Anybody want to recommend some good sci-fi comedy?

Astro_Bot
19-07-2012, 10:14 PM
Another Harry Harrison one would do well as a sci-fi comedy, The Technicolour Time Machine.

Or maybe Alan Dean Foster, Icerigger (it has some comedic moments).

Edit: In case anyone is interested, I met Alan Dean Foster at Supanova 2012. As well as him autographing my dog-eared copy of Icerigger, we chatted for a few minutes (it was a quiet patch) and he explained some of the back-story surrounding the book's characters and how he came up with them.

brian nordstrom
20-07-2012, 09:32 AM
:shrug: I am reading " The Departure 'an owner novel' " by Neal Asher , its set in the late 21st century an it is a great book , and I think it would make an interesting movie , good science if not very violent .
A great read .:thumbsup: .
Brian.

Zhou
23-07-2012, 11:20 PM
Plot:

The New Horizons spacecraft arrives at Pluto to discover that there is an alien presence there and that its four smallest moons are huge space stations. The presence of the aliens is to moniter the Solar System much like a park ranger moniters a national park. The aliens then take control of the spacecraft putting it in orbit around Pluto. The aliens then communicate with mankind, through the New Horizons probe, stating that our Solar System is in an undeveloped part of an existing empire one of several in our part of the galaxy.

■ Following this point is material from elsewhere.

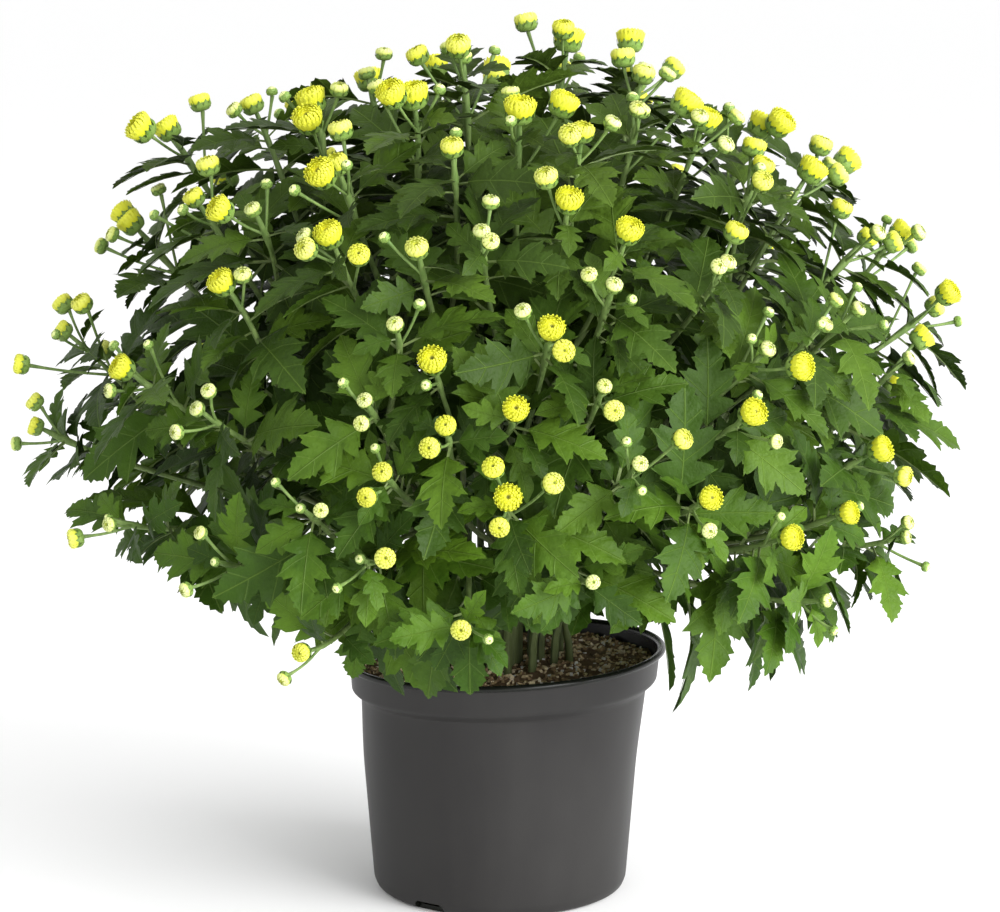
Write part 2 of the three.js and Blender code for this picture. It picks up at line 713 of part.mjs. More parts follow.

The aliens then start to berate us for being backwards and warlike and look forward to a time when humankind can participate in the political affairs of the empire.

For existing Sci-fi, Forge of the gods- Greg Bear.

ourkind
25-07-2012, 09:15 AM
How about the life of Johannes Kepler and the mystery surrounding the death of Tycho Brahe?

Or the life of Galileo Galilei and his struggles with the general schizophrenic community?

Favourite Sci-Fi -> The Last Star Fighter!